The new design includes a microphone for recording data collected through the stethoscope, combined with ECG leads—stainless steel contact pads that would normally be affixed to a patient’s chest, arms and legs. Usually the ECG leads are part of a separate piece of equipment standard in acquiring digital audio of heart sounds. Instead, researchers attached them to the new stethoscope head. The new leads were 3D-printed at The Construct, an RIT laboratory.

Apart from hardware for the project, computer algorithms—also referred to as machine learning techniques—are incorporated into the larger system to take in signals, and to learn and recognize defects. Techniques to improve acoustic diagnostics include spectral analysis, advanced automated neural networks and a combination of smartphone-based, interactive software that will allow the clinician to make a diagnosis when integrating the advanced acoustic analyses with other routine clinical information.

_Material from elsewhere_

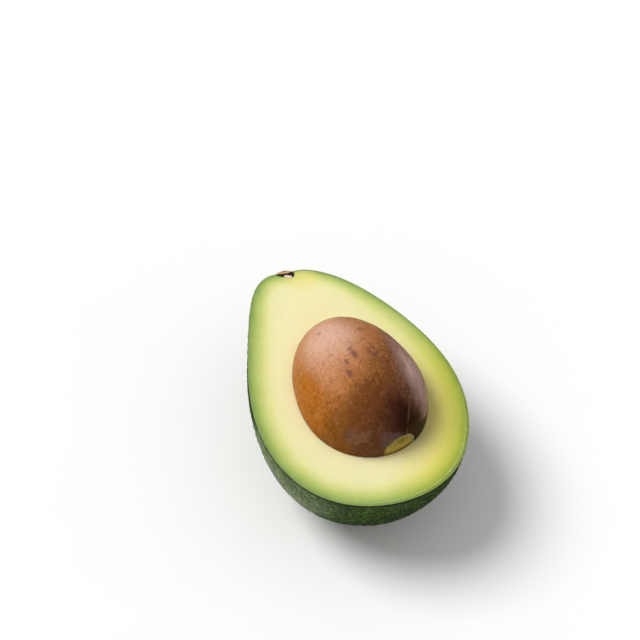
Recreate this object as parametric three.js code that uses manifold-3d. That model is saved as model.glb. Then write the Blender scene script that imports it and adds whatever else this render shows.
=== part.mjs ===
/**
 * Half of an avocado, as a lengthwise cut leaves it, with the seed still in its hollow.
 *
 * The half lies on its rounded back with the cut face up and level. Units are millimetres and +Z is up.
 * The origin is on the surface that it lies on, in the middle of the small flat spot that it rests on.
 * +Y runs along the fruit to the stem end, and -Y to the blunt end.
 *
 *   peel         the pebbled green skin, a thin shell that is open at the cut
 *   flesh        the pale body inside the peel, with the hollow that the seed grew in
 *   seed         the brown seed, half sunk in its hollow, with a flat scar at its blunt end
 *   stem_button  the cut remnant of the stalk, in a small socket at the stem end
 */
import * as THREE from "three";
import { mergeVertices } from "three/addons/utils/BufferGeometryUtils.js";
import Module from "manifold-3d";

const wasm = await Module();
wasm.setup();

// The fruit. A place along it is t, from -1 at the blunt end to +1 at the stem end.
const LENGTH = 99.8;
const MIDDLE_Y = 10;
const HALF_WIDTH = 34.6; // of the cut face, half way along
const PEAR_SHAPE = [1, -0.26, -0.065, 0.057, 0.174]; // polynomial in t: full belly, slimmer neck
const NECK_LEAN = [0, -0.5, -3.8, -2.7]; // polynomial in t: the centre line's X, as the neck leans left
const DEPTH_PER_WIDTH = 1.05; // depth of the half below the cut, over its half width
const CUT_HEIGHT = 36; // of the cut face above the surface that the half lies on

// The layers
const PEEL_THICKNESS = 1.0;
const GAP = 0.3; // between pieces that touch

// The peel's pebbles, low domes in staggered rows round the fruit
const PEBBLE_ROWS = 20;
const PEBBLE_SPACING = 6.6; // along a row
const PEBBLE_JITTER = 0.5; // of the spacing
const PEBBLE_RADIUS = 3.8;
const PEBBLE_HEIGHT = 0.85;
const PEBBLE_FADE = 5; // they die away over this much below the cut, which leaves its edge smooth
const PEBBLE_SEED = 41;

// The dimple round the stalk, and the stalk's remnant in it
const DIMPLE_DEPTH = 1.2;
const DIMPLE_RADIUS = 4.5;
const STEM_RADIUS = 3.4;
const STEM_TOP_RADIUS = 2.9;
const STEM_LENGTH = 3.6;
const STEM_STANDS_OUT = 0.9; // past the end of the fruit
const STEM_SIDES = 28;

// The seed, an egg with its blunt end towards the fruit's blunt end
const SEED_HALF_LENGTH = 26.8;
const SEED_HALF_WIDTH = 20.7;
const SEED_HALF_HEIGHT = 21.4;
const SEED_SHAPE = [1, -0.153, 0.055, 0.045]; // polynomial along the seed: slimmer towards the stem end
const SEED_X = 0.4;
const SEED_Y = 4.9;
const SEED_ABOVE_CUT = 1; // its axis above the cut face
const SEED_TURN = THREE.MathUtils.degToRad(7.2); // about Z, its slim end to the left
const SCAR_RADIUS = 5.6;
const SCAR_DEPTH = 0.9; // in the middle of the blunt end
const SCAR_TILT = THREE.MathUtils.degToRad(1); // the scar's face looks this much upwards
const SCAR_TURN = THREE.MathUtils.degToRad(5.6); // and this much to the right
const SCAR_SIDES = 32;

// How finely the surfaces are divided: along the piece, then round it
const PEEL_GRID = [72, 52];
const INNER_GRID = [32, 24];
const SEED_GRID = [26, 32];

const polynomial = (coefficients, t) => coefficients.reduceRight((sum, c) => sum * t + c, 0);

/** The fruit's half width in the cut face. */
const halfWidthAt = (t) => HALF_WIDTH * Math.sqrt(Math.max(0, 1 - t * t)) * polynomial(PEAR_SHAPE, t);

/**
 * A point of the fruit's smooth outside. The place along the fruit is an angle too, 0 at the blunt end and PI
 * at the stem end. turn runs from 0 at the cut's right edge, under the fruit, to PI at its left edge.
 */
function skinPoint(along, turn) {
  const t = -Math.cos(along);
  return new THREE.Vector3(
    polynomial(NECK_LEAN, t) + halfWidthAt(t) * Math.cos(turn),
    MIDDLE_Y + (t * LENGTH) / 2,
    CUT_HEIGHT - DEPTH_PER_WIDTH * halfWidthAt(t) * Math.sin(turn),
  );
}

const STEM_END = skinPoint(Math.PI, 0);

/** The outward normal of a surface that is given as point(along, round), with its poles at 0 and PI along. */
function normalAt(point, along, round) {
  const step = 1e-4;
  if (along < step) return new THREE.Vector3(0, -1, 0);
  if (along > Math.PI - step) return new THREE.Vector3(0, 1, 0);
  const d1 = point(along + step, round).sub(point(along - step, round));
  const d2 = point(along, round + step).sub(point(along, round - step));
  return d2.cross(d1).normalize();
}

/** A closed body through rings of points, each a closed loop. Triangles with no area are left out. */
function loft(rings) {
  const corners = [];
  const triangle = (...points) => {
    const [a, b, c] = points;
    if (a.distanceTo(b) > 1e-6 && b.distanceTo(c) > 1e-6 && c.distanceTo(a) > 1e-6) {
      points.forEach((p) => corners.push(p.x, p.y, p.z));
    }
  };
  for (let i = 0; i + 1 < rings.length; i++) {
    const [near, far] = [rings[i], rings[i + 1]];
    for (let j = 0; j < near.length; j++) {
      const next = (j + 1) % near.length;
      triangle(near[j], far[next], far[j]);
      triangle(near[j], near[next], far[next]);
    }
  }
  const positions = new THREE.Float32BufferAttribute(corners, 3);
  return new THREE.BufferGeometry().setAttribute("position", positions);
}

/** Half the fruit under the cut, inset from its skin, with relief on it and its lid lifted above the cut. */
function halfFruit(grid, inset, relief = () => 0, lift = 0) {
  const [steps, sides] = grid;
  const rings = [];
  for (let i = 0; i <= steps; i++) {
    const along = (Math.PI * i) / steps;
    const ring = [];
    for (let j = 0; j <= sides; j++) {
      const turn = (Math.PI * j) / sides;
      const point = skinPoint(along, turn);
      const dimple = DIMPLE_DEPTH * Math.exp(-((STEM_END.distanceTo(point) / DIMPLE_RADIUS) ** 2));
      const rise = relief(point) - dimple - inset;
      point.addScaledVector(normalAt(skinPoint, along, turn), rise);
      point.z = Math.max(point.z, inset);
      ring.push(point);
    }
    if (lift) {
      const [right, left] = [ring[0], ring[sides]];
      ring.push(left.clone().setZ(CUT_HEIGHT + lift), right.clone().setZ(CUT_HEIGHT + lift));
    }
    rings.push(ring);
  }
  return loft(rings);
}

/** The tops of the pebbles, in rows that are staggered and then jittered by a fixed random sequence. */
function pebbleTops() {
  let state = PEBBLE_SEED;
  const jitter = () => {
    state = (state * 16807) % 2147483647;
    return PEBBLE_JITTER * (state / 2147483647 - 0.5);
  };
  const tops = [];
  for (let row = 0; row < PEBBLE_ROWS; row++) {
    const middle = (Math.PI * (row + 0.5)) / PEBBLE_ROWS;
    const count = Math.max(2, Math.round((Math.PI * halfWidthAt(-Math.cos(middle))) / PEBBLE_SPACING));
    for (let i = 0; i <= count; i++) {
      const along = middle + (Math.PI * jitter()) / PEBBLE_ROWS;
      const turn = (Math.PI * (i + 0.5 * (row % 2) + jitter())) / count;
      tops.push(skinPoint(along, turn));
    }
  }
  return tops;
}

/** The height of the nearest pebble at a point of the skin. */
function pebbleRelief() {
  const tops = pebbleTops();
  return (point) => {
    const nearest = Math.min(...tops.map((top) => top.distanceTo(point)));
    const fade = Math.min(1, (CUT_HEIGHT - point.z) / PEBBLE_FADE);
    return PEBBLE_HEIGHT * fade * Math.max(0, 1 - (nearest / PEBBLE_RADIUS) ** 2);
  };
}

/** The seed's egg in its own frame, its axis along Y, grown by extra all over. */
function seedEgg(extra) {
  const [steps, sides] = SEED_GRID;
  const outside = (along, turn) => {
    const t = -Math.cos(along);
    const girth = Math.sin(along) * polynomial(SEED_SHAPE, t);
    return new THREE.Vector3(
      SEED_HALF_WIDTH * girth * Math.cos(turn),
      SEED_HALF_LENGTH * t,
      -SEED_HALF_HEIGHT * girth * Math.sin(turn),
    );
  };
  const rings = [];
  for (let i = 0; i <= steps; i++) {
    const along = (Math.PI * i) / steps;
    const ring = [];
    for (let j = 0; j < sides; j++) {
      const turn = (2 * Math.PI * j) / sides;
      ring.push(outside(along, turn).addScaledVector(normalAt(outside, along, turn), extra));
    }
    rings.push(ring);
  }
  return loft(rings);
}

/** Where the seed lies in the fruit. */
const seedPlace = new THREE.Matrix4()
  .makeTranslation(SEED_X, SEED_Y, CUT_HEIGHT + SEED_ABOVE_CUT)
  .multiply(new THREE.Matrix4().makeRotationZ(SEED_TURN));

/** The stalk's round remnant along Y, grown by extra all over, before the cut halves it. */
function stalk(extra) {
  const profile = [
    [0, -extra],
    [STEM_RADIUS + extra, -extra],
    [STEM_RADIUS + extra, STEM_LENGTH * 0.6],
    [STEM_TOP_RADIUS + extra, STEM_LENGTH + extra],
    [0, STEM_LENGTH + extra],
  ].map(([radius, height]) => new THREE.Vector2(radius, height));
  return new THREE.LatheGeometry(profile, STEM_SIDES).translate(
    STEM_END.x,
    STEM_END.y + STEM_STANDS_OUT - STEM_LENGTH,
    CUT_HEIGHT,
  );
}

/** A block whose underside is at height z, wide enough to clear the whole fruit. */
function blockAbove(z) {
  const side = 3 * LENGTH;
  return new THREE.BoxGeometry(side, side, side).translate(0, 0, z + side / 2);
}

/** A three.js geometry as a solid that can be joined and cut. */
function solid(geometry) {
  const bare = geometry.clone();
  ["normal", "uv"].forEach((name) => bare.deleteAttribute(name));
  const merged = mergeVertices(bare, 1e-4);
  return new wasm.Manifold(
    new wasm.Mesh({
      numProp: 3,
      vertProperties: merged.attributes.position.array,
      triVerts: new Uint32Array(merged.index.array),
    }),
  );
}

/** A solid as a named three.js mesh. */
function mesh(name, body, colour, roughness) {
  const { vertProperties, triVerts } = body.getMesh();
  const geometry = new THREE.BufferGeometry()
    .setAttribute("position", new THREE.BufferAttribute(vertProperties, 3))
    .setIndex(new THREE.BufferAttribute(triVerts, 1));
  geometry.computeVertexNormals();
  const material = new THREE.MeshStandardMaterial({ color: colour, roughness, metalness: 0 });
  const made = new THREE.Mesh(geometry, material);
  made.name = name;
  return made;
}

const socket = solid(stalk(GAP));

function makePeel() {
  const outside = solid(halfFruit(PEEL_GRID, 0, pebbleRelief()));
  const inside = solid(halfFruit(INNER_GRID, PEEL_THICKNESS, undefined, 2));
  return mesh("peel", outside.subtract(inside).subtract(socket), 0x2e4a1e, 0.45);
}

function makeFlesh() {
  const whole = solid(halfFruit(INNER_GRID, PEEL_THICKNESS + GAP));
  const hollow = solid(seedEgg(GAP).applyMatrix4(seedPlace));
  return mesh("flesh", whole.subtract(hollow).subtract(socket), 0xe3df98, 0.5);
}

function makeSeed() {
  const bit = 4 * SCAR_DEPTH;
  const scar = new THREE.CylinderGeometry(SCAR_RADIUS, SCAR_RADIUS, bit, SCAR_SIDES)
    .translate(0, SCAR_DEPTH - SEED_HALF_LENGTH - bit / 2, 0)
    .rotateX(-SCAR_TILT)
    .rotateZ(SCAR_TURN);
  const made = mesh("seed", solid(seedEgg(0)).subtract(solid(scar)), 0x8a5430, 0.35);
  made.applyMatrix4(seedPlace);
  return made;
}

function makeStemButton() {
  return mesh("stem_button", solid(stalk(0)).subtract(solid(blockAbove(CUT_HEIGHT))), 0x5a4028, 0.8);
}

const avocado = new THREE.Group();
avocado.add(makePeel(), makeFlesh(), makeSeed(), makeStemButton());

export default avocado;
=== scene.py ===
"""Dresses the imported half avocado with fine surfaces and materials, and lights it in a plain studio.

Lengths are in millimetres here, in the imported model's frame, and become metres when a mesh is made.
"""
import itertools
import math

import bpy
import numpy as np
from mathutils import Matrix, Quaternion, Vector, kdtree


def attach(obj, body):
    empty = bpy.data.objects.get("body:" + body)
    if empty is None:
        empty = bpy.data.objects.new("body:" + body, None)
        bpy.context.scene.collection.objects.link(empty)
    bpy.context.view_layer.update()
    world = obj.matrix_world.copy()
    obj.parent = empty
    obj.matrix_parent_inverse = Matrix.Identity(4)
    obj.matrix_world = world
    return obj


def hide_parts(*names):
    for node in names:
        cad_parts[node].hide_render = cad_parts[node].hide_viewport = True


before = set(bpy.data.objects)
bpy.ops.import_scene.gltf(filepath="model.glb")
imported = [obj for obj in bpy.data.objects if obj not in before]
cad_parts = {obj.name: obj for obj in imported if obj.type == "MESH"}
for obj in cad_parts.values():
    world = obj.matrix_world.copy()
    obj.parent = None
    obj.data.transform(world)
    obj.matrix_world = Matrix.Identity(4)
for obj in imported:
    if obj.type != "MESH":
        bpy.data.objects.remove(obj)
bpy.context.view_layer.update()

scene = bpy.context.scene
MM = 0.001

# The fruit, as in the solids. A place along it is t, from -1 at the blunt end to +1 at the stem end.
LENGTH = 99.8
MIDDLE_Y = 10.0
HALF_WIDTH = 34.6
PEAR_SHAPE = (1, -0.26, -0.065, 0.057, 0.174)
NECK_LEAN = (0, -0.5, -3.8, -2.7)
DEPTH_PER_WIDTH = 1.05
CUT_HEIGHT = 36.0
DIMPLE_DEPTH = 1.2
DIMPLE_RADIUS = 4.5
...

Improvements to digital stethoscopes provide more information in the acoustic signature than is normally being used, and having been trained to listen for different things, physicians hear signals such as heart murmurs, valve regurgitation and other signals that indicate different defects, Day explained further.  

“It is almost unconscious, like people listening to engines, and hear something off that could mean a problem. But if you ask what sounds different, they may not be able to explain it or articulate it, but they just know. This is about getting the device to do that, to hear sounds and then to make that determination of what the problem could be,” said Day, a professor and head of RIT’s biomedical engineering program. He also has vast experience in the development of LVADs, building a state-of-the-art implantable blood pump with peers from the University of Virginia, the Utah Artificial Heart Institute and MedQuest Inc.